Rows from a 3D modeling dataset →
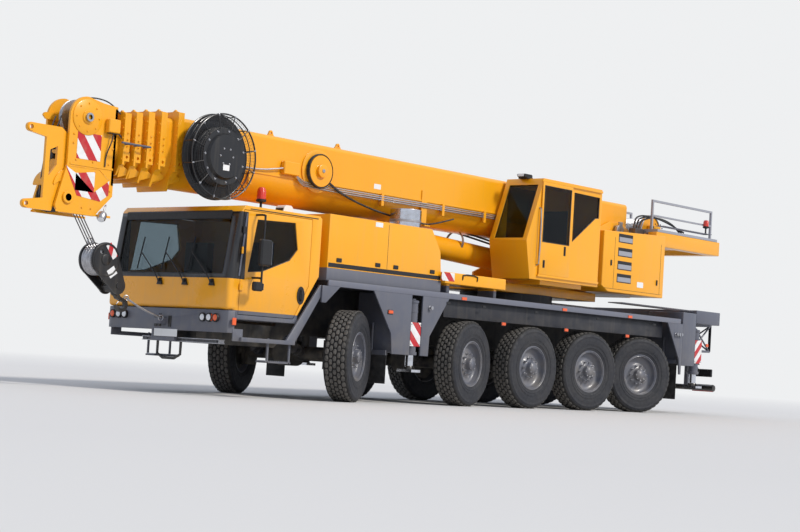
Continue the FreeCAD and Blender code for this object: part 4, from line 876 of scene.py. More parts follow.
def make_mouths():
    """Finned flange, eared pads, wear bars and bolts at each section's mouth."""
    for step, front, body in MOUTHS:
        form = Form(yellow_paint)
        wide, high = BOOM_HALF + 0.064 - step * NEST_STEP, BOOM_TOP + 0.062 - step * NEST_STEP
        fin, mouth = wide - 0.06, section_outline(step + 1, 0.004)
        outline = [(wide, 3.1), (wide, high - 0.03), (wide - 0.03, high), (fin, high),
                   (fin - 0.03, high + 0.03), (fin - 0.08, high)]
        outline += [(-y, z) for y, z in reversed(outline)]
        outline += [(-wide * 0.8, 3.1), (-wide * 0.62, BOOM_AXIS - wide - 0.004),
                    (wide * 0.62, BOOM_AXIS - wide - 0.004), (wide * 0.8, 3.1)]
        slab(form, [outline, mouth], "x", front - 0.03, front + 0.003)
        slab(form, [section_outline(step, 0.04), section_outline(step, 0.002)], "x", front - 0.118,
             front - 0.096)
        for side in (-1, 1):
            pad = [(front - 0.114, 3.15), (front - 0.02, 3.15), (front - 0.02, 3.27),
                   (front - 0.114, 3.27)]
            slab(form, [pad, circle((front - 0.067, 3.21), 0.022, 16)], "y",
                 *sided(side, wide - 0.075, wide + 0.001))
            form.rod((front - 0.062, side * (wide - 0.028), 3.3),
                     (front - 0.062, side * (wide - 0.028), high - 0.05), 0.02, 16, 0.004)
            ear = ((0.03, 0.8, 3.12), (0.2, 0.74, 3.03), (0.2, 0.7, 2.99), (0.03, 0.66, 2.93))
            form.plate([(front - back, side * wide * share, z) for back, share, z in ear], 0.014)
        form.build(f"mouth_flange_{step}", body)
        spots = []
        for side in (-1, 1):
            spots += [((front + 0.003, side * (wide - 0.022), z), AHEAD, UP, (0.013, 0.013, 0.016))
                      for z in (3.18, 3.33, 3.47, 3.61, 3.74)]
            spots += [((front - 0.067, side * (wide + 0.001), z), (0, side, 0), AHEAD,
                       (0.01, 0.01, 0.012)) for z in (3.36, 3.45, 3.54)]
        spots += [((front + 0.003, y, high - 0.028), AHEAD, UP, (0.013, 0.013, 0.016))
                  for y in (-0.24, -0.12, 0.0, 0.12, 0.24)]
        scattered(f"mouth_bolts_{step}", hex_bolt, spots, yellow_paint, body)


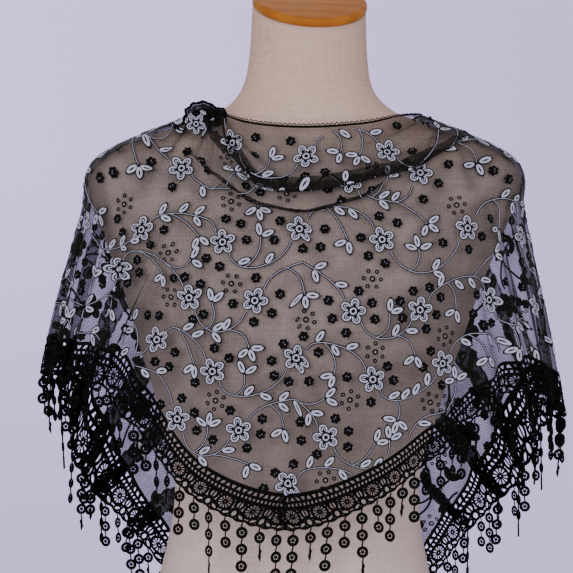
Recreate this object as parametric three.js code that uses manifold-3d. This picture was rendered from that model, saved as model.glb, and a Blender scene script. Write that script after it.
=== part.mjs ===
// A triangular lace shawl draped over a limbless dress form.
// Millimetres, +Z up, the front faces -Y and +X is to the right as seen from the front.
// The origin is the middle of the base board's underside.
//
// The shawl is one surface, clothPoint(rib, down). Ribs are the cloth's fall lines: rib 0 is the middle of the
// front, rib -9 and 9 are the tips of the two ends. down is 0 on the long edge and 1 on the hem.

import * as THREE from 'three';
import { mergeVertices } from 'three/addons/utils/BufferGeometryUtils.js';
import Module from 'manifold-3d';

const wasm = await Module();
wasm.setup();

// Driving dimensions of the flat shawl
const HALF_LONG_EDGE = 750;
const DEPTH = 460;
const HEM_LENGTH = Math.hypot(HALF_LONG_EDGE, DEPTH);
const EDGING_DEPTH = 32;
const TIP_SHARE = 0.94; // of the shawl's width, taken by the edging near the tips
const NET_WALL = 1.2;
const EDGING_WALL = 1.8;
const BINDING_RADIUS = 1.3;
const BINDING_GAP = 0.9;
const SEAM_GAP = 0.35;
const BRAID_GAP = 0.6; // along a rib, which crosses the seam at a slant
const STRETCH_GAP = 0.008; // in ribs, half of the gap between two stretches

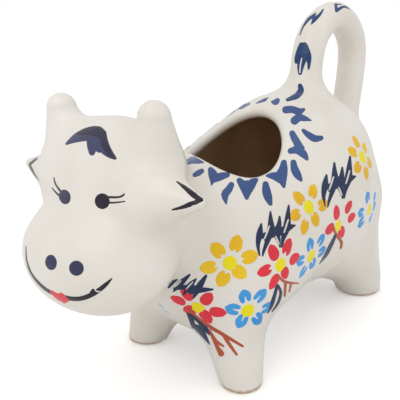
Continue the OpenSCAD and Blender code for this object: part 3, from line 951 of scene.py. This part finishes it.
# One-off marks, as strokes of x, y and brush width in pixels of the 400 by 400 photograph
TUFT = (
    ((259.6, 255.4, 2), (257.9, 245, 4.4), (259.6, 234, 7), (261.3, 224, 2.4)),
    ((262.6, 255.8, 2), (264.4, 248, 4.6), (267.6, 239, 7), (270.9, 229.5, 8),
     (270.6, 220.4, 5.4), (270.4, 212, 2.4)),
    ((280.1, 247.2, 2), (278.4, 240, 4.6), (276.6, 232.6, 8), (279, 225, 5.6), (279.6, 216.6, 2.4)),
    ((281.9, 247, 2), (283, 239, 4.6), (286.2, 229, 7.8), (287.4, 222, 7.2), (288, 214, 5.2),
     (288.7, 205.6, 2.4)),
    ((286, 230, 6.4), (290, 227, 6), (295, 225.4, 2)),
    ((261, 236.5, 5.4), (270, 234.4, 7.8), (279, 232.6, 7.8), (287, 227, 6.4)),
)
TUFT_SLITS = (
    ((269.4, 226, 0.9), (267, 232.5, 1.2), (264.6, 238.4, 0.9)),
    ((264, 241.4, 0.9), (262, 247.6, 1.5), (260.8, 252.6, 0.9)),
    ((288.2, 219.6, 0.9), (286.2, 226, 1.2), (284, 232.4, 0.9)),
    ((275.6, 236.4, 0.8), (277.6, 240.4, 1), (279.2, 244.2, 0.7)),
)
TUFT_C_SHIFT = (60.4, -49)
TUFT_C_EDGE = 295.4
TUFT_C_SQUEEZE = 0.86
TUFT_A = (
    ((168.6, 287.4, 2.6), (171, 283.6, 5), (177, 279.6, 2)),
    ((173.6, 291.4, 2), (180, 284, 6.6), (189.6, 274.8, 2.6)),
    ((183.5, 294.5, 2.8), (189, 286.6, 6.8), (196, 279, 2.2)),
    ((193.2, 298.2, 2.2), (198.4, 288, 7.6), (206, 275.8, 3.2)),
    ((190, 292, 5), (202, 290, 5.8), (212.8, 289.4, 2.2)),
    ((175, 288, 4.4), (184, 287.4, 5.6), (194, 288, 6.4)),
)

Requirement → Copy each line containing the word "this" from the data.

Response to the task →
Continue the FreeCAD and Blender code for this object: part 4, from line 876 of scene.py. More parts follow.
Recreate this object as parametric three.js code that uses manifold-3d. This picture was rendered from that model, saved as model.glb, and a Blender scene script. Write that script after it.
Continue the OpenSCAD and Blender code for this object: part 3, from line 951 of scene.py. This part finishes it.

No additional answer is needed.